— Given request —
Reproduce precisely the lines of the listing below, starting with the line that contains "buttons = []" and stopping after the line that contains "obj.parent = None"; include nothing else.
======== Records provided ========
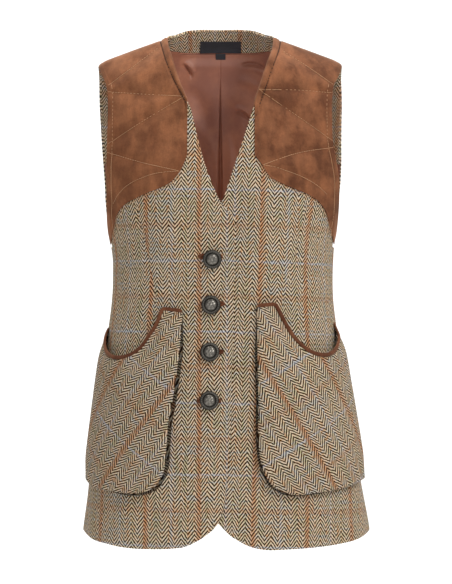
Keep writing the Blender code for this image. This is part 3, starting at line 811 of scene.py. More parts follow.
def mottle_group():
    """Soft blotches of two colours with fine specks, as dyed or napped cloth has."""
    tree, put, place, light, dark, blotch_scale, speck_scale, strength = new_group(
        "Mottled Dye",
        ("Colour", "Blotches", "Specks"),
        Place=None,
        Light=WHITE,
        Dark=WHITE,
        Blotch_Scale=22.0,
        Speck_Scale=900.0,
        Speck_Strength=0.3,
    )
    blotches = step_between(tree, noise(tree, place, blotch_scale, 4, 0.62), 0.34, 0.66)
    specks = noise(tree, place, speck_scale, 2, 0.6)
    colour = blend_colour(tree, blotches, dark, light)
    tint = (specks - 0.5) * strength + 1.0
    colour = new_node(tree, "HueSaturation", Value=tint, Color=colour)
    feed(tree, put, Colour=colour, Blotches=blotches, Specks=specks)
    return tree


def yarn_group():
    """The tints of single yarns: long thin streaks across and along the cloth."""
    tree, put, cloth, base, warm, cool, moss = new_group(
        "Yarn Tints",
        ("Colour", "Slubs"),
        Cloth=None,
        Base=WHITE,
        Warm=WHITE,
        Cool=WHITE,
        Moss=WHITE,
    )
    along = grain(tree, cloth, 1, 2, 0.6, stretch=(300, 14, 1))
    across = grain(tree, cloth, 1, 2, 0.6, stretch=(16, 330, 1))
    flecks = grain(tree, cloth, 150, 2, 0.6)
    colour = blend_colour(tree, step_between(tree, along - across * 0.6, 0.18, 0.08), base, moss)
    colour = blend_colour(tree, step_between(tree, along + flecks * 0.5, 0.78, 0.94), colour, warm)
    colour = blend_colour(tree, step_between(tree, across + flecks * 0.5, 0.74, 0.60), colour, cool)
    feed(tree, put, Colour=colour, Slubs=flecks)
    return tree


GROUPS = {}


def cloth_place(tree):
    place = tree.nodes.new("ShaderNodeUVMap")
    place.uv_map = "Cloth"
    return place.outputs["UV"]


def object_place(tree):
    return tree.nodes.new("ShaderNodeTexCoord").outputs["Object"]


def bump(tree, *layers):
    """Bumps laid on one another. Each layer is (height, strength, distance)."""
    below = None
    for high, strength, deep in layers:
        below = new_node(tree, "Bump", Strength=strength, Distance=deep, Height=high, Normal=below)
    return below


def new_material(name, **sockets):
    material = bpy.data.materials.new(name)
    material.use_nodes = True
    shader = material.node_tree.nodes["Principled BSDF"].inputs
    feed(material.node_tree, shader, **sockets)
    return material, material.node_tree, shader


def tweed_material(name, turned=0.0, shift=(0.0, 0.0), first_column=-0.0295, tone_and_painted_light=1.0, **weave):
    """Herringbone tweed with its overcheck. turned is the cut's angle to the grain, in radians."""
    material, tree, shader = new_material(
        name,
        Roughness=0.92,
        Sheen_Weight=0.02,
        Sheen_Roughness=0.5,
        Sheen_Tint=(0.95, 0.86, 0.72, 1),
        Specular_IOR_Level=0.06,
    )
    place = new_node(
        tree, "Mapping", Vector=cloth_place(tree), Rotation=(0, 0, turned), Location=(*shift, 0)
    )
    twill = place_group(tree, "herringbone", Cloth=place, **weave)
    check = place_group(tree, "overcheck", Cloth=place, First_Column=first_column)
    yarns = place_group(
        tree,
        "yarns",
        Cloth=place,
        Base=(0.67, 0.525, 0.375, 1),
        Warm=(0.56, 0.35, 0.19, 1),
        Cool=(0.50, 0.47, 0.41, 1),
        Moss=(0.48, 0.42, 0.27, 1),
    )
    light = yarns["Colour"]
    brown = step_between(tree, yarns["Slubs"], 0.40, 0.66)
    dark = blend_colour(tree, brown, (0.017, 0.009, 0.0025, 1), (0.076, 0.027, 0.005, 1))
    for lines, strength, bright, deep in (
        ("Third Lines", 0.45, (0.42, 0.38, 0.18, 1), (0.030, 0.024, 0.008, 1)),
        ("Second Lines", 0.60, (0.50, 0.53, 0.60, 1), (0.130, 0.140, 0.180, 1)),
        ("First Lines", 0.80, (0.50, 0.215, 0.085, 1), (0.075, 0.024, 0.010, 1)),
    ):
        share = check[lines] * strength
        light = blend_colour(tree, share, light, bright)
        dark = blend_colour(tree, share, dark, deep)
    colour = blend_colour(tree, twill["Light Yarn"], dark, light)
    fuzz = grain(tree, place, 1800, 3, 0.7)
    # tone_and_painted_light scales the colour's brightness: it paints shade on the pocket bellows
    # and light on the facings.
    feed(
        tree,
        shader,
        Base_Color=new_node(tree, "HueSaturation", Value=tone_and_painted_light, Color=colour),
        Normal=bump(tree, (twill["Relief"], 0.45, 0.0005), (fuzz, 0.35, 0.0004)),
    )
    return material


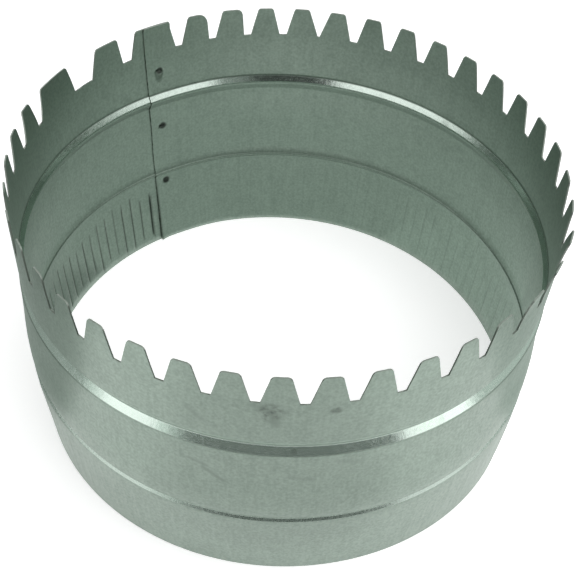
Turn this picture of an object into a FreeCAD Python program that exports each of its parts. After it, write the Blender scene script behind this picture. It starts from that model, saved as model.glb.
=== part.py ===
import FreeCAD, Part
import math
import os

# Duct starting collar: one strip of galvanised sheet, notched along one long edge,
# rolled into a ring and joined by a clinched lap. Millimetres, +Z up.
# The origin is the centre of the ring on the plane of its bottom edge, teeth upwards.
# Angles run anticlockwise from +X, seen from above.

# Sheet, and the heights of the ring's bands from the bottom edge up
sheet = 0.55
spigot_height = 40.5
body_height = 36.7
bead_lower_height = 3.8
bead_upper_height = 3.3
neck_height = 20.1
tooth_depth = 12.3
step_rise = 1.0
spigot_straight = 4.0

# Outside radius of the body, and how far each other band is set in from the one beside it.
# The bead is a groove rolled inwards, which stiffens the ring below its neck.
body_radius = 101.6
bead_inset = 2.4
neck_inset = 1.4
spigot_inset = 0.6
edge_inset = 2.1

# Lapped seam: the inner end of the strip is set in by one sheet and lies on the outer end
seam_angle = 128.5
lap_width = 11.0
joggle_length = 8.0

# Clinched joints down the middle of the lap
upper_lance_drop = 9.1
lower_lance_drop = 10.8
dimple_drop = 5.9
lance_width = 3.4
lance_height = 2.0
dimple_radius = 1.6
clinch_depth = 0.4
clinch_margin = 0.3

# Crimp flutes round the drawn-in lower end
flute_pitch_angle = 3.5
flute_width = 1.5
flute_depth = 0.22
flute_bottom = 4.0
flute_run_out = 2.0
flute_root = 0.15
flute_margin_angle = 1.7

# Notches between the teeth, in runs of equal pitch that go clockwise from the seam
first_notch_angle = 120.2
notch_run_counts = [12, 7, 9, 8]
notch_run_pitch_angles = [8.83, 9.19, 8.68, 8.42]
notch_root_width = 3.0
notch_top_width = 9.2
tooth_corner_cut = 1.0
pointed_notch_number = 4
pointed_root_width = 0.8
seam_notch_angle = 134.2
seam_notch_root_width = 4.4
wide_notch_angle = 147.7
wide_root_width = 10.4
wide_top_width = 16.0

# How far a cutter reaches past the face that it opens
cutter_reach = 4.0

bead_radius = body_radius - bead_inset
neck_radius = body_radius - neck_inset
spigot_radius = body_radius - spigot_inset
edge_radius = spigot_radius - edge_inset
taper_height = spigot_height - step_rise / 2 - spigot_straight
taper_slope = edge_inset / taper_height
flute_top = taper_height - flute_run_out
body_top_height = spigot_height + body_height
bead_height = body_top_height + bead_lower_height
neck_foot_height = bead_height + bead_upper_height
tooth_root_height = neck_foot_height + neck_height
overall_height = tooth_root_height + tooth_depth
lap_angle = math.degrees(lap_width / body_radius)
joggle_angle = math.degrees(joggle_length / body_radius)
lap_start = seam_angle - lap_angle
lap_middle = seam_angle - lap_angle / 2
Z_AXIS = FreeCAD.Vector(0, 0, 1)
ORIGIN = FreeCAD.Vector(0, 0, 0)


def turned(shape, angle):
    copy = shape.copy()
    copy.rotate(ORIGIN, Z_AXIS, angle)
    return copy


def wall_outline():
    """Corners of the wall's outer face as radius and height, from the bottom edge up."""
    return [
        (edge_radius, 0),
        (spigot_radius, taper_height),
        (spigot_radius, spigot_height - step_rise / 2),
        (body_radius, spigot_height + step_rise / 2),
        (body_radius, body_top_height),
        (bead_radius, bead_height),
        (neck_radius, neck_foot_height),
        (neck_radius, overall_height),
    ]


def wall_radius(height):
    """Radius of the wall's outer face at a height."""
    corners = wall_outline()
    for (low_radius, low), (high_radius, high) in zip(corners, corners[1:]):
        if low <= height <= high:
            return low_radius + (high_radius - low_radius) * (height - low) / (high - low)


def wall_points(radius_shift):
    """The wall's corners in the XZ plane, moved in or out by radius_shift."""
    return [FreeCAD.Vector(radius + radius_shift, 0, height) for radius, height in wall_outline()]


def section(layer):
    """Closed section of the sheet: layer 0 is the outer one, layer 1 lies inside it."""
    outer = wall_points(-layer * sheet)
    inner = wall_points(-(layer + 1) * sheet)
    return Part.makePolygon(outer + inner[::-1] + outer[:1])


def rolled(layer, start_angle, sweep):
    face = turned(Part.Face(section(layer)), start_angle)
    return face.revolve(ORIGIN, Z_AXIS, sweep)


def rolled_sheet():
    """The ring with its lap: outer turn, joggle inwards, then the inner end of the strip."""
    outer_turn = rolled(0, lap_start, 360 - joggle_angle)
    inner_end = rolled(1, lap_start, lap_angle)
    joggle_ends = [turned(section(0), lap_start - joggle_angle), turned(section(1), lap_start)]
    joggle = Part.makeLoft(joggle_ends, True, True)
    return outer_turn.fuse([joggle, inner_end])


def radial_prism(outline, inner_radius, depth):
    """Outline given as a wire in the YZ plane, pushed out along +X from inner_radius."""
    face = Part.Face(outline)
    face.translate(FreeCAD.Vector(inner_radius, 0, 0))
    return face.extrude(FreeCAD.Vector(depth, 0, 0))


def notch_outline(root_width, top_width):
    """Trapezoid that widens once more at the top, to take the corners off the teeth beside it."""
    root = FreeCAD.Vector(0, root_width / 2, tooth_root_height)
    tip = FreeCAD.Vector(0, top_width / 2, overall_height)
    flank_end = tip + (root - tip).normalize() * tooth_corner_cut
    tip_end = tip + FreeCAD.Vector(0, tooth_corner_cut, 0)
    above = tip_end + FreeCAD.Vector(0, 0, cutter_reach)
    side = [root, flank_end, tip_end, above]
    mirror = [FreeCAD.Vector(0, -point.y, point.z) for point in side]
    return Part.makePolygon(side + mirror[::-1] + side[:1])


def notch(angle, root_width, top_width):
    start = neck_radius - 2 * sheet - cutter_reach
    depth = 2 * (cutter_reach + sheet)
    return turned(radial_prism(notch_outline(root_width, top_width), start, depth), angle)


def notch_angles():
    angles = [first_notch_angle]
    for count, pitch_angle in zip(notch_run_counts, notch_run_pitch_angles):
        for step in range(count):
            angles.append(angles[-1] - pitch_angle)
    return angles


def notches():
    cutters = []
    for number, angle in enumerate(notch_angles()):
        root_width = pointed_root_width if number == pointed_notch_number else notch_root_width
        cutters.append(notch(angle, root_width, notch_top_width))
    cutters.append(notch(seam_notch_angle, seam_notch_root_width, notch_top_width))
    cutters.append(notch(wide_notch_angle, wide_root_width, wide_top_width))
    return cutters


def frustum(lower, upper):
    """Solid with flat faces between two similar outlines given as lists of points."""
    faces = [Part.Face(Part.makePolygon(points + points[:1])) for points in (lower, upper)]
    for index in range(len(lower)):
        after = (index + 1) % len(lower)
        side = [lower[index], lower[after], upper[after], upper[index], lower[index]]
        faces.append(Part.Face(Part.makePolygon(side)))
    return Part.Solid(Part.Shell(faces))


def flute_bead(radius_shift):
    """Wedge on the tapered face at angle 0: it narrows towards the taper's apex, as the face does,
    stands flute_depth out of the face and is flute_width wide where it leaves it."""
    foot_radius = edge_radius + radius_shift
    apex = FreeCAD.Vector(0, 0, -foot_radius / taper_slope)
    face_radius = foot_radius + taper_slope * flute_bottom
    half_width = flute_width / 2 * (flute_depth + flute_root) / flute_depth
    lower = [
        FreeCAD.Vector(face_radius + flute_depth, 0, flute_bottom),
        FreeCAD.Vector(face_radius - flute_root, half_width, flute_bottom),
        FreeCAD.Vector(face_radius - flute_root, -half_width, flute_bottom),
    ]
    growth = (flute_top - apex.z) / (flute_bottom - apex.z)
    upper = [apex + (point - apex) * growth for point in lower]
    return frustum(lower, upper)


def flute_angles():
    first = seam_angle + flute_margin_angle
    last = lap_start - joggle_angle - flute_margin_angle + 360
    count = int((last - first) / flute_pitch_angle) + 1
    return [first + index * flute_pitch_angle for index in range(count)]


def lance_outline(height, margin):
    half_width = lance_width / 2 + margin
    half_height = lance_height / 2 + margin
    corners = [
        FreeCAD.Vector(0, -half_width, height - half_height),
        FreeCAD.Vector(0, half_width, height - half_height),
        FreeCAD.Vector(0, half_width, height + half_height),
        FreeCAD.Vector(0, -half_width, height + half_height),
    ]
    return Part.makePolygon(corners + corners[:1])


def dimple_outline(height, margin):
    circle = Part.makeCircle(dimple_radius + margin, FreeCAD.Vector(0, 0, height), FreeCAD.Vector(1, 0, 0))
    return Part.Wire([circle])


def clinches():
    """Pockets pressed into the lap from the bore, and the buttons that they raise outside."""
    places = [
        (lance_outline, tooth_root_height - upper_lance_drop),
        (lance_outline, body_top_height - lower_lance_drop),
        (dimple_outline, spigot_height - dimple_drop),
    ]
    pockets = []
    buttons = []
    for outline, height in places:
        outside = wall_radius(height)
        bore = outside - 2 * sheet
        pocket = radial_prism(outline(height, 0), bore - cutter_reach, cutter_reach + clinch_depth)
        button = radial_prism(outline(height, clinch_margin), outside - sheet, sheet + clinch_depth)
        pockets.append(turned(pocket, lap_middle))
        buttons.append(turned(button, lap_middle))
    return pockets, buttons


def collar():
    ring = rolled_sheet()
    pockets, buttons = clinches()
    ridge = flute_bead(0)
    groove = flute_bead(-sheet)
    ridges = [turned(ridge, angle) for angle in flute_angles()]
    grooves = [turned(groove, angle) for angle in flute_angles()]
    ring = ring.fuse(ridges + buttons)
    ring = ring.cut(notches() + grooves + pockets)
    return ring.removeSplitter()


os.makedirs("parts", exist_ok=True)
collar().Solids[0].exportStep("parts/collar.step")
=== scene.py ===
import bmesh
import bpy
import math
import random
from mathutils import Matrix, Vector, noise


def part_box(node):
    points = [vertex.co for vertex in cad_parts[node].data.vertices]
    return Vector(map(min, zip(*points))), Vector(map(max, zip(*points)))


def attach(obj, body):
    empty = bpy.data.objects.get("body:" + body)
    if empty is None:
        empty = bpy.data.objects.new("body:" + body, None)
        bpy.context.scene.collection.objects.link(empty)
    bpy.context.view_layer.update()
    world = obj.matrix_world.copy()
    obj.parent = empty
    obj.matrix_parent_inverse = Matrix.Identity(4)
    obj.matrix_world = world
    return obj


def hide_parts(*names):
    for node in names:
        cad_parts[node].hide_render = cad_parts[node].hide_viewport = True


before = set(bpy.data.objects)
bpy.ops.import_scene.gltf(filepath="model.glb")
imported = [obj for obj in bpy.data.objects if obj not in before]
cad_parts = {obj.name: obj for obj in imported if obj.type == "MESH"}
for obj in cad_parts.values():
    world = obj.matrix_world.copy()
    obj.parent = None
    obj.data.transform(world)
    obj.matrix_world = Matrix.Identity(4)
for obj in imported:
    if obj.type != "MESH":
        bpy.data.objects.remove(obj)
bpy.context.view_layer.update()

# The collar is one strip of sheet, so it is modelled as a strip: columns run up the wall and
# follow the strip clockwise from its inner end at the lap, rows follow the rolled section.
# Sizes are in millimetres, as in the part's source, and angles in degrees from +X.

MM = 0.001

# Sheet and section
SHEET = 0.55
TAPER_HEIGHT = 36.0
SPIGOT_HEIGHT = 40.5
BODY_TOP = 77.2
BEAD_HEIGHT = 81.1
NECK_FOOT = 84.3
TOOTH_DEPTH = 12.3
OVERALL_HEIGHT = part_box("collar")[1][2] / MM
TOOTH_ROOT = OVERALL_HEIGHT - TOOTH_DEPTH
BODY_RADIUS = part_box("collar")[1][0] / MM
NECK_RADIUS = BODY_RADIUS - 1.4
EDGE_RADIUS = BODY_RADIUS - 2.7

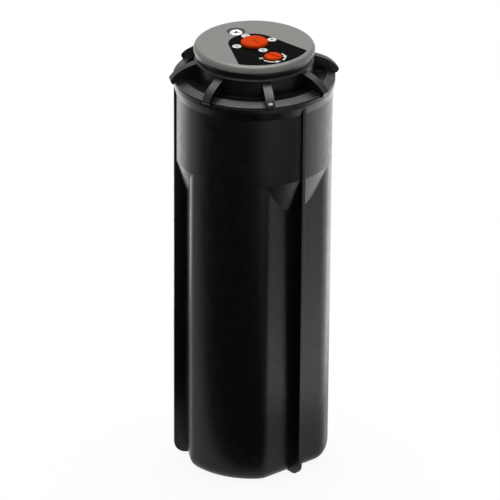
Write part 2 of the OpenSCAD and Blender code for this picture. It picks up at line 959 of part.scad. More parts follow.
========
— Answer to this task —
    buttons = []
    for outline, height in places:
        outside = wall_radius(height)
        bore = outside - 2 * sheet
        pocket = radial_prism(outline(height, 0), bore - cutter_reach, cutter_reach + clinch_depth)
        button = radial_prism(outline(height, clinch_margin), outside - sheet, sheet + clinch_depth)
        pockets.append(turned(pocket, lap_middle))
        buttons.append(turned(button, lap_middle))
    return pockets, buttons


def collar():
    ring = rolled_sheet()
    pockets, buttons = clinches()
    ridge = flute_bead(0)
    groove = flute_bead(-sheet)
    ridges = [turned(ridge, angle) for angle in flute_angles()]
    grooves = [turned(groove, angle) for angle in flute_angles()]
    ring = ring.fuse(ridges + buttons)
    ring = ring.cut(notches() + grooves + pockets)
    return ring.removeSplitter()


os.makedirs("parts", exist_ok=True)
collar().Solids[0].exportStep("parts/collar.step")
=== scene.py ===
import bmesh
import bpy
import math
import random
from mathutils import Matrix, Vector, noise


def part_box(node):
    points = [vertex.co for vertex in cad_parts[node].data.vertices]
    return Vector(map(min, zip(*points))), Vector(map(max, zip(*points)))


def attach(obj, body):
    empty = bpy.data.objects.get("body:" + body)
    if empty is None:
        empty = bpy.data.objects.new("body:" + body, None)
        bpy.context.scene.collection.objects.link(empty)
    bpy.context.view_layer.update()
    world = obj.matrix_world.copy()
    obj.parent = empty
    obj.matrix_parent_inverse = Matrix.Identity(4)
    obj.matrix_world = world
    return obj


def hide_parts(*names):
    for node in names:
        cad_parts[node].hide_render = cad_parts[node].hide_viewport = True


before = set(bpy.data.objects)
bpy.ops.import_scene.gltf(filepath="model.glb")
imported = [obj for obj in bpy.data.objects if obj not in before]
cad_parts = {obj.name: obj for obj in imported if obj.type == "MESH"}
for obj in cad_parts.values():
    world = obj.matrix_world.copy()
    obj.parent = None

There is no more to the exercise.